Dataset excerpt
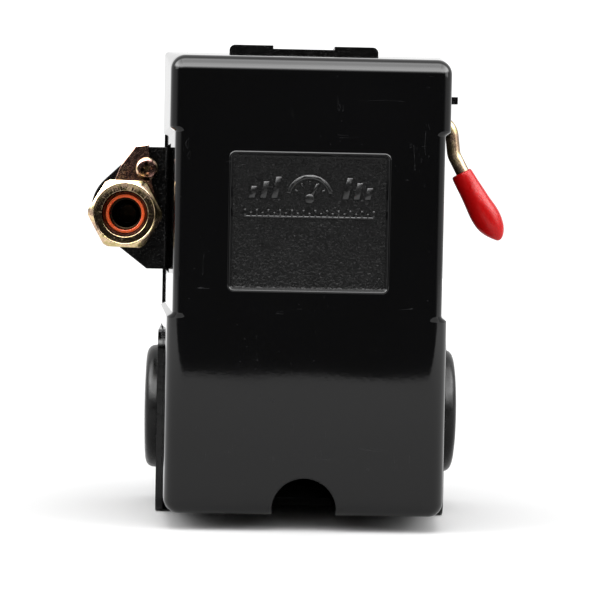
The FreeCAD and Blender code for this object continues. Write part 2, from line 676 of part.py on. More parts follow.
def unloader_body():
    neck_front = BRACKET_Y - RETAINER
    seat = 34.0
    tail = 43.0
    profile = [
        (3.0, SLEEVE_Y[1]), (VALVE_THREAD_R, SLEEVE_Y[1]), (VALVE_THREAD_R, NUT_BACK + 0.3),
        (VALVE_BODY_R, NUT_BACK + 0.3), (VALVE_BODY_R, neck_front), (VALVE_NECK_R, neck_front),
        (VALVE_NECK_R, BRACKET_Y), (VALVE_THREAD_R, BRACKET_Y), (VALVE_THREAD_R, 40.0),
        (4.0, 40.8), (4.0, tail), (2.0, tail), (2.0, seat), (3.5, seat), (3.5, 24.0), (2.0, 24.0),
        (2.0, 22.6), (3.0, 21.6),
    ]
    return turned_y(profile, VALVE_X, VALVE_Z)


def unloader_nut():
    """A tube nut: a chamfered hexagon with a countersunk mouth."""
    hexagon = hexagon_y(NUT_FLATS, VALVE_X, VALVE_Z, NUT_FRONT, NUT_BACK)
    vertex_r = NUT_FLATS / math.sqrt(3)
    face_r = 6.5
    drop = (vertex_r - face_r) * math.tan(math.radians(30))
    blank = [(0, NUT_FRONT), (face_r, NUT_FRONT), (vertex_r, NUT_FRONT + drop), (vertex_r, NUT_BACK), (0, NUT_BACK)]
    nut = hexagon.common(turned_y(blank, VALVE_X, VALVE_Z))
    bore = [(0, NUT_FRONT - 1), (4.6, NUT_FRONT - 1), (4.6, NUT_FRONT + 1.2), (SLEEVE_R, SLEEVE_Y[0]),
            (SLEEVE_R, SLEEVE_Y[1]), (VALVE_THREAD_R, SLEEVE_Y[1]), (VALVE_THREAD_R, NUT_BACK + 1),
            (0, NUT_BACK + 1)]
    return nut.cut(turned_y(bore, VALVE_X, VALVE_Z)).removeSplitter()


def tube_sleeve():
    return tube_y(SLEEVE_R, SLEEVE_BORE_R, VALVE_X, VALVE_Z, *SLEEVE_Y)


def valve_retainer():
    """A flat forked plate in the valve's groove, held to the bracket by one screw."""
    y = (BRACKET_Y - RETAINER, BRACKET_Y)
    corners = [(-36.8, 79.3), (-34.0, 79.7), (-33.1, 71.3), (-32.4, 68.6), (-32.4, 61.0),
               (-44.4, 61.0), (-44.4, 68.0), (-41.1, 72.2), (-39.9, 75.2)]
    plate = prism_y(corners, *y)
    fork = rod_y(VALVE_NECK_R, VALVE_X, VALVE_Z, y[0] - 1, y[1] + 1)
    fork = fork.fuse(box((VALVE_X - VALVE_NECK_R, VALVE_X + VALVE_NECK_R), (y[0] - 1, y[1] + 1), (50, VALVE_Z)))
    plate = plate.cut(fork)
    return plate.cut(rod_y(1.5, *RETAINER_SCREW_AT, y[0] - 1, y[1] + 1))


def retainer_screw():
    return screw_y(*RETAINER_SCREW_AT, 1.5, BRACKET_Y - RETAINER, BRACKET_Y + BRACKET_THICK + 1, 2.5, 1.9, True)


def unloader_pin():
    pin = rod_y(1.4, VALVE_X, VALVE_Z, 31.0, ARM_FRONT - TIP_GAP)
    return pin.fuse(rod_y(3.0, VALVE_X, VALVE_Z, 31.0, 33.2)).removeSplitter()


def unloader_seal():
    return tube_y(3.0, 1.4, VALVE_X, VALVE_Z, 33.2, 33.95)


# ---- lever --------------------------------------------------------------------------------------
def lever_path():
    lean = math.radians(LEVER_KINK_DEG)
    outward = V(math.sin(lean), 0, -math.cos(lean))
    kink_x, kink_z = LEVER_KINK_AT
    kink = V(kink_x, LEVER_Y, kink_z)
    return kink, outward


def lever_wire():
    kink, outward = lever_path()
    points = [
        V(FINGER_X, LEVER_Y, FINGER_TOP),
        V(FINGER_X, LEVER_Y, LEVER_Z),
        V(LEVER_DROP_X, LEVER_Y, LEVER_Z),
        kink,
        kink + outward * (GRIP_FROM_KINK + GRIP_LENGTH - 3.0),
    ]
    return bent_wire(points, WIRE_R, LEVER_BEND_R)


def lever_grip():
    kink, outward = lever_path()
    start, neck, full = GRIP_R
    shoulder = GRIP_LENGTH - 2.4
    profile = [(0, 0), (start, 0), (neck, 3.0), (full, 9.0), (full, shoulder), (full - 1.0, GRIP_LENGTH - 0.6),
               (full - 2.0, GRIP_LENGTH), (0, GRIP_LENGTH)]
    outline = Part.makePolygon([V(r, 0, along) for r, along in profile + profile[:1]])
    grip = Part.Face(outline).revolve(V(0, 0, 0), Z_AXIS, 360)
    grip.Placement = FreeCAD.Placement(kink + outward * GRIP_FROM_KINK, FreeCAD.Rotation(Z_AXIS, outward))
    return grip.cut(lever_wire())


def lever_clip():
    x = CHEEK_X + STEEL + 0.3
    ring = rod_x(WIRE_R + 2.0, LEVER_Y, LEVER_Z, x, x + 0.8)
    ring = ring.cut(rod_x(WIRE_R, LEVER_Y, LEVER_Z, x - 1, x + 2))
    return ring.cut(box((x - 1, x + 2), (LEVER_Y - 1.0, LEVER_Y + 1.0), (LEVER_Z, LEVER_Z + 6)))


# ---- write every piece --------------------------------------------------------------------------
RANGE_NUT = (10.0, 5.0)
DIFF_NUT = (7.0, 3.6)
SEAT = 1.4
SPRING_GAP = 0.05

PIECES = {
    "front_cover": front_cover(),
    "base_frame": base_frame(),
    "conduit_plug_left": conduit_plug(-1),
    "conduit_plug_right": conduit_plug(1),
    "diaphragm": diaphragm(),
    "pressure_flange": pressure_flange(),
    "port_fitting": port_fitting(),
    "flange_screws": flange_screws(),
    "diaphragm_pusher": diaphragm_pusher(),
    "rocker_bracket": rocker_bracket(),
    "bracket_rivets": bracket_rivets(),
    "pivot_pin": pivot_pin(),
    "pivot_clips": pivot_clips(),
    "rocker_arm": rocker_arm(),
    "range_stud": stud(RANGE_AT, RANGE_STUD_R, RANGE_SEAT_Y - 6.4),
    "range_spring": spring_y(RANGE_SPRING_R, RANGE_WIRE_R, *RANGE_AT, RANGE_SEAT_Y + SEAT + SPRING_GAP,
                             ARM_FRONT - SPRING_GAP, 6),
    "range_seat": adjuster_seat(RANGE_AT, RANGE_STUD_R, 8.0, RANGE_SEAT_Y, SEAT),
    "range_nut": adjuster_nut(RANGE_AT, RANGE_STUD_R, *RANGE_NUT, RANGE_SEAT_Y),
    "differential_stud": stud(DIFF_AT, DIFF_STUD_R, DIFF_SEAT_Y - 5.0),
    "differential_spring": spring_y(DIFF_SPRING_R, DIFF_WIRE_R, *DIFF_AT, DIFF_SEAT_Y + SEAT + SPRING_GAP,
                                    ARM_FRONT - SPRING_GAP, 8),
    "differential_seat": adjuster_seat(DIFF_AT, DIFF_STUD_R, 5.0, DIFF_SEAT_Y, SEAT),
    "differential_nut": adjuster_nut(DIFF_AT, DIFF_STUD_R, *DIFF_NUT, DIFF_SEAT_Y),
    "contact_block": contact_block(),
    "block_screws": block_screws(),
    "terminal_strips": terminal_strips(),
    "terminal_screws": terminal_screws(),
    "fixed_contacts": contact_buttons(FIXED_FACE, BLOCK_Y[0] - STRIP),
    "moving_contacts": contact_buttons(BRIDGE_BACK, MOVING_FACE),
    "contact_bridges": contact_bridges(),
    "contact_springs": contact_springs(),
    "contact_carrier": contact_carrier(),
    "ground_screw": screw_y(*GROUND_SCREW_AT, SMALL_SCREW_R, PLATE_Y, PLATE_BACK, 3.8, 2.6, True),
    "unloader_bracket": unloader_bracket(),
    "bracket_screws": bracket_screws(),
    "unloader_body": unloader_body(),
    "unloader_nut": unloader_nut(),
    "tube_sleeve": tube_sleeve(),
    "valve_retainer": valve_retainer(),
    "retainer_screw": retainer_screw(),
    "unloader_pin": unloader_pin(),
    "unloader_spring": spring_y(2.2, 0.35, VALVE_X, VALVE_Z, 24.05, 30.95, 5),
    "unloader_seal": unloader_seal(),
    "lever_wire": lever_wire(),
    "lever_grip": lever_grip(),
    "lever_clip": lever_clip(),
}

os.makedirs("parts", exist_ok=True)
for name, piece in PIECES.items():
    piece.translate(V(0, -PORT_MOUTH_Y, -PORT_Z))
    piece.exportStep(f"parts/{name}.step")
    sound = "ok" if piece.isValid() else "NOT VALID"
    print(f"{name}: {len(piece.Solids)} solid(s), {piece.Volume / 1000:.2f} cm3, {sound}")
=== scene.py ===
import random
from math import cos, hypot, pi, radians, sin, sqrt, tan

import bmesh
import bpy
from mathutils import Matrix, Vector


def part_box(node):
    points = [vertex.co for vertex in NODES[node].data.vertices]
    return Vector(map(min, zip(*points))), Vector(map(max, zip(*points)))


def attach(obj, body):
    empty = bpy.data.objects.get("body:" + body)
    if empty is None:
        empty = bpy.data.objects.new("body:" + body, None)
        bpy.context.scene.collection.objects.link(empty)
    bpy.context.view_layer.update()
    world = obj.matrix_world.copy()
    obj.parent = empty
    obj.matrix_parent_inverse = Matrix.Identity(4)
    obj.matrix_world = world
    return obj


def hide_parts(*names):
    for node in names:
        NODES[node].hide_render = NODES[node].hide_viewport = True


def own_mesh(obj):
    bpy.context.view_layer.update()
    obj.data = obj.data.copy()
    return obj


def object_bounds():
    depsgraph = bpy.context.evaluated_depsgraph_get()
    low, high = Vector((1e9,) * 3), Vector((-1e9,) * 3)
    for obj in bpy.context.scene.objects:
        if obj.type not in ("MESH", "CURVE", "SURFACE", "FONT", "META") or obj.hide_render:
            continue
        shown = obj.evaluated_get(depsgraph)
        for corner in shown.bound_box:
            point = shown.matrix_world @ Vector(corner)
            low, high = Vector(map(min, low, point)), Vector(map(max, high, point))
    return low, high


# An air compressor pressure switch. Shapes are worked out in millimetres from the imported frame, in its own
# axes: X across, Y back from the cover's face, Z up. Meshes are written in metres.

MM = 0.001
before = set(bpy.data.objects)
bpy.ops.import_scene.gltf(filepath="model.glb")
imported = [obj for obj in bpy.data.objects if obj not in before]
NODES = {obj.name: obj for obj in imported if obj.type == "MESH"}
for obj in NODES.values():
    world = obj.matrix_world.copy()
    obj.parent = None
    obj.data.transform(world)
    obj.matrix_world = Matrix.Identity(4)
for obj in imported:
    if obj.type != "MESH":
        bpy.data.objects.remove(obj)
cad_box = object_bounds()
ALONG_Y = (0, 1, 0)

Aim
Retype only this portion of the data above: the line containing "if piece.isValid() else", the line containing "depsgraph = bpy.context.evaluated_depsgraph_get()", and all lines between them, exactly.

Finished task
    sound = "ok" if piece.isValid() else "NOT VALID"
    print(f"{name}: {len(piece.Solids)} solid(s), {piece.Volume / 1000:.2f} cm3, {sound}")
=== scene.py ===
import random
from math import cos, hypot, pi, radians, sin, sqrt, tan

import bmesh
import bpy
from mathutils import Matrix, Vector


def part_box(node):
    points = [vertex.co for vertex in NODES[node].data.vertices]
    return Vector(map(min, zip(*points))), Vector(map(max, zip(*points)))


def attach(obj, body):
    empty = bpy.data.objects.get("body:" + body)
    if empty is None:
        empty = bpy.data.objects.new("body:" + body, None)
        bpy.context.scene.collection.objects.link(empty)
    bpy.context.view_layer.update()
    world = obj.matrix_world.copy()
    obj.parent = empty
    obj.matrix_parent_inverse = Matrix.Identity(4)
    obj.matrix_world = world
    return obj


def hide_parts(*names):
    for node in names:
        NODES[node].hide_render = NODES[node].hide_viewport = True


def own_mesh(obj):
    bpy.context.view_layer.update()
    obj.data = obj.data.copy()
    return obj


def object_bounds():
    depsgraph = bpy.context.evaluated_depsgraph_get()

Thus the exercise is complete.